-- Begin Provided records --

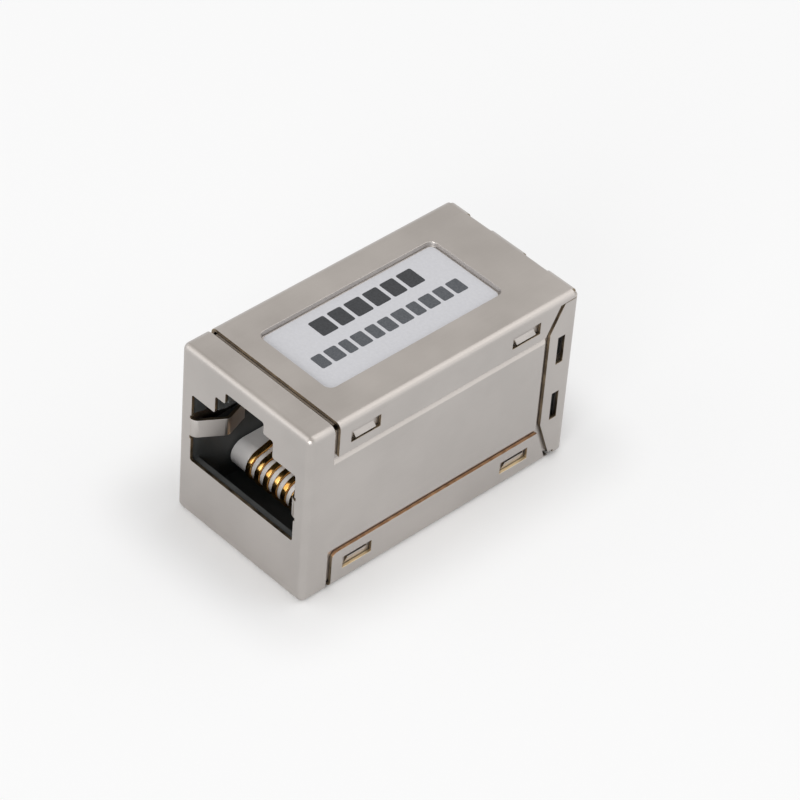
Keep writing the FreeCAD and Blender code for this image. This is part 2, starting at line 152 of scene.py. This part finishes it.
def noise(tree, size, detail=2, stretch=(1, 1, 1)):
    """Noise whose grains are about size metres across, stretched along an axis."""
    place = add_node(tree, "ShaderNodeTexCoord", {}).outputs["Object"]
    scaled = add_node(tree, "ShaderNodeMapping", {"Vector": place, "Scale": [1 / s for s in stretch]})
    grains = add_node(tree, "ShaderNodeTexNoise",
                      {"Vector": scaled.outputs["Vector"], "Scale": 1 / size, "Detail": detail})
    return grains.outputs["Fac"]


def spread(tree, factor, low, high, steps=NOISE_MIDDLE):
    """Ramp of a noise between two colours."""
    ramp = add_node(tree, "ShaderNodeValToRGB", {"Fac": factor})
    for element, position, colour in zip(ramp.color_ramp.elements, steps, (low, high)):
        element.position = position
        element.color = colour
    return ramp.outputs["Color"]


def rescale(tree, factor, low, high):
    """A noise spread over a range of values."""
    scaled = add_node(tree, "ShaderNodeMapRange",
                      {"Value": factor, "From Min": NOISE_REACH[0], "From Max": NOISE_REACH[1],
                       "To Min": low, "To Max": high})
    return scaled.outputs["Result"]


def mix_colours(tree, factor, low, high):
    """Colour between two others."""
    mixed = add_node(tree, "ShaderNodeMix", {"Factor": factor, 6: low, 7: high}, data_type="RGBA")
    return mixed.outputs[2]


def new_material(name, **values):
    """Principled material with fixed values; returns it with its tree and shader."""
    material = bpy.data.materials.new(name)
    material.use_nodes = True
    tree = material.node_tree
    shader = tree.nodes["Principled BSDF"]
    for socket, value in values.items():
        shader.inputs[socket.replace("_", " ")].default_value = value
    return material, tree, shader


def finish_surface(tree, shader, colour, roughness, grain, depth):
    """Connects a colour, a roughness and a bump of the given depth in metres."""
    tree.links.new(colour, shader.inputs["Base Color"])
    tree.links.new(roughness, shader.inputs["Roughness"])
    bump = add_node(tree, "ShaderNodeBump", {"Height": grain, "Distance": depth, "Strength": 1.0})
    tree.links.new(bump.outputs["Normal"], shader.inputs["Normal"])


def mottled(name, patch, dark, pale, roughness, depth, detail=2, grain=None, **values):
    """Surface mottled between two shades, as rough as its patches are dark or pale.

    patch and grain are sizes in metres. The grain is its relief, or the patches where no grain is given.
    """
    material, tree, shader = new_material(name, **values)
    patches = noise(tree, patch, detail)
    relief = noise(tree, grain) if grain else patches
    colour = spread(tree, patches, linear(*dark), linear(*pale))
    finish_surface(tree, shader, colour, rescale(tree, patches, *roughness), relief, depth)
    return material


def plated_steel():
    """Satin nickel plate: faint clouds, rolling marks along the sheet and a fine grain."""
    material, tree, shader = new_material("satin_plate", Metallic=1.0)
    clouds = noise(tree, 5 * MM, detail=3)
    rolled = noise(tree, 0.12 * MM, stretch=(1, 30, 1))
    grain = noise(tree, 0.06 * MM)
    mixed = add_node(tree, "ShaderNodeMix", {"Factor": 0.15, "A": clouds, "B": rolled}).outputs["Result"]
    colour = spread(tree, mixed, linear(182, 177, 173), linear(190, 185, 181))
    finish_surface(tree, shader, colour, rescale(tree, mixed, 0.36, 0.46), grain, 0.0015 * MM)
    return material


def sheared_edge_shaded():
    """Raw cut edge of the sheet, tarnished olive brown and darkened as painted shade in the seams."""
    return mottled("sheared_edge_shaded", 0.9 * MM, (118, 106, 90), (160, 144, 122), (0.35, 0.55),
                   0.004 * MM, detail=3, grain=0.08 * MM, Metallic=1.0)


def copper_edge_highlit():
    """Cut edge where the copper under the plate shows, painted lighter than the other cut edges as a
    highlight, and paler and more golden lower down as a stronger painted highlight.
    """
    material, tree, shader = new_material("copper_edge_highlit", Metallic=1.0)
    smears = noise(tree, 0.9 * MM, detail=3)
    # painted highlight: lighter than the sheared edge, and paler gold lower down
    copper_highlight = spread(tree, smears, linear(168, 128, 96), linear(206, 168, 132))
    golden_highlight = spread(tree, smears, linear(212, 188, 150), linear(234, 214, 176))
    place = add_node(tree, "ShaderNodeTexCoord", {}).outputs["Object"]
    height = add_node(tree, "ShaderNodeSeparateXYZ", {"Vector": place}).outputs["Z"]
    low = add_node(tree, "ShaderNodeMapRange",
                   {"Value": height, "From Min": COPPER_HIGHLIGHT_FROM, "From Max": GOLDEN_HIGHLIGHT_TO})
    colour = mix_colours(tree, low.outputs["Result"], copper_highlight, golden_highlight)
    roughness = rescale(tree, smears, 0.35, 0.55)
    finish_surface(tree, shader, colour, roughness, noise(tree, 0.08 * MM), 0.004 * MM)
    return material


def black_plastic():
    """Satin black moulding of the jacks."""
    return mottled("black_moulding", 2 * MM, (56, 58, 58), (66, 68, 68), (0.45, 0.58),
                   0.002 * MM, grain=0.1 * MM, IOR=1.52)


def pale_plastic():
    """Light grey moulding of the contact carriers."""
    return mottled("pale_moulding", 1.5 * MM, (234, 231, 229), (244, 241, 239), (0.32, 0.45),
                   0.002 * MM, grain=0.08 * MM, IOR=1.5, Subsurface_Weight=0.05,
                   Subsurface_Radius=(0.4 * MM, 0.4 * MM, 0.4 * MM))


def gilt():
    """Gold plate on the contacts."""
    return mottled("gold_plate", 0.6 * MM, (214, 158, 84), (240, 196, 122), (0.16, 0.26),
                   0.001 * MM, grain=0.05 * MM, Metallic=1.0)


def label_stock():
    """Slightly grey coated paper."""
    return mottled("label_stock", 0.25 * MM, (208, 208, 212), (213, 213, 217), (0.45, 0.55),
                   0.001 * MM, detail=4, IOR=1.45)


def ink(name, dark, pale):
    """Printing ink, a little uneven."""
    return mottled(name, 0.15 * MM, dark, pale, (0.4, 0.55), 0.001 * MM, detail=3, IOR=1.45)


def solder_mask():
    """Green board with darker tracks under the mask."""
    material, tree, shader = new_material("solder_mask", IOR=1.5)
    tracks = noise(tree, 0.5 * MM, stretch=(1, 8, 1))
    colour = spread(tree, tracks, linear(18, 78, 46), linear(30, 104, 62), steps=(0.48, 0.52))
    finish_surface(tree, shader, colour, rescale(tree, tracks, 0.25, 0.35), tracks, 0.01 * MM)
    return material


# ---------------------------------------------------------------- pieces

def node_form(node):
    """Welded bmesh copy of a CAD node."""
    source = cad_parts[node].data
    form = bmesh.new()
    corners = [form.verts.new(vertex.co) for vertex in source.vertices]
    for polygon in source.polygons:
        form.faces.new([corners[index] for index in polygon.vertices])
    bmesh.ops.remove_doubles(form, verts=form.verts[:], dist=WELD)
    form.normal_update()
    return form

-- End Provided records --
-- Begin Provided records --

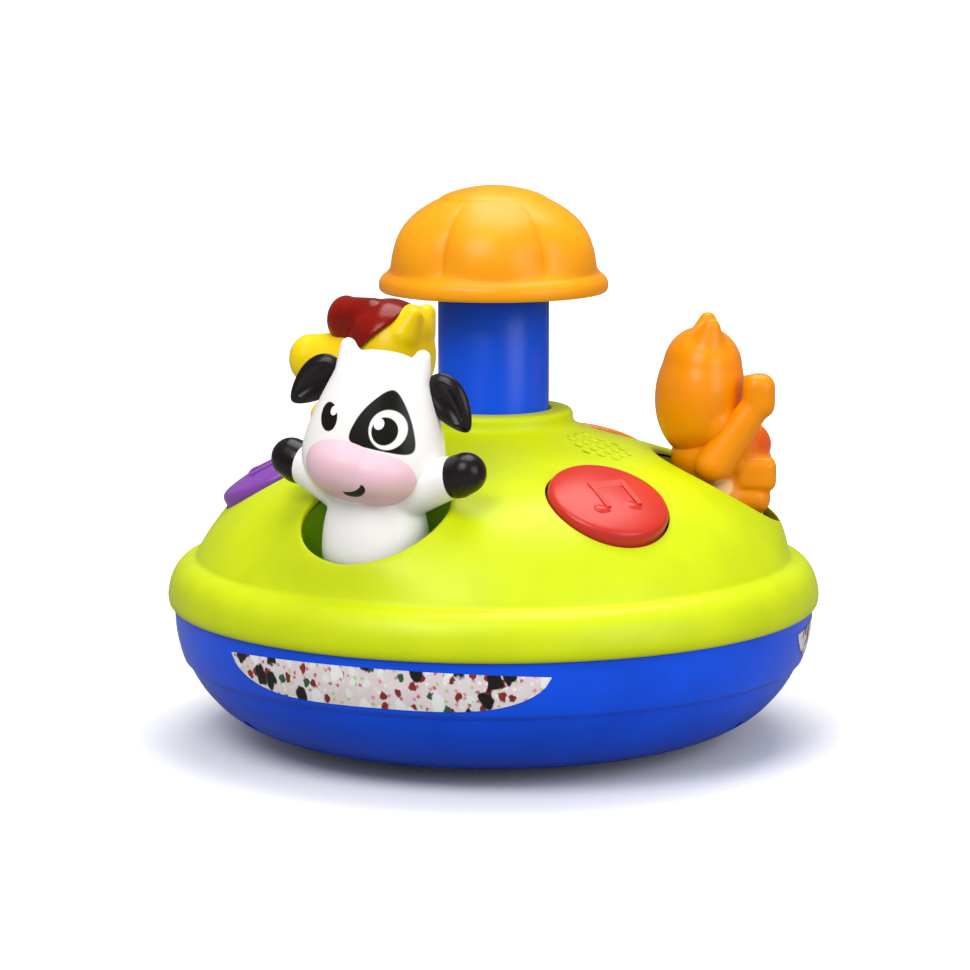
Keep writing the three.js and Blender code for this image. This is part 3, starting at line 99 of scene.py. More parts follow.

-- End Provided records --
-- Begin Provided records --

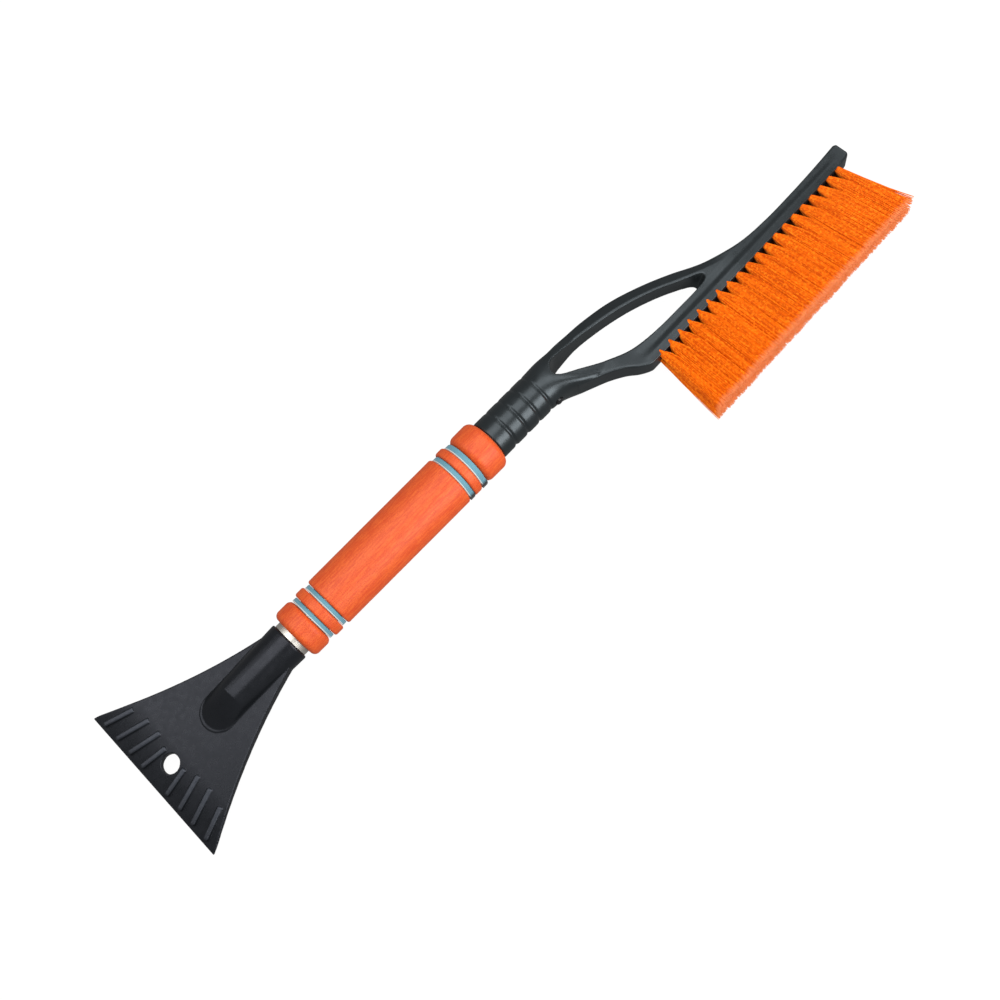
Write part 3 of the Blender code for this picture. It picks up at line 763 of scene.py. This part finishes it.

-- End Provided records --

- Stated goal -
Check each line of the records for the word "writing" and extract those that contain it.

- Reply -
Keep writing the FreeCAD and Blender code for this image. This is part 2, starting at line 152 of scene.py. This part finishes it.
Keep writing the three.js and Blender code for this image. This is part 3, starting at line 99 of scene.py. More parts follow.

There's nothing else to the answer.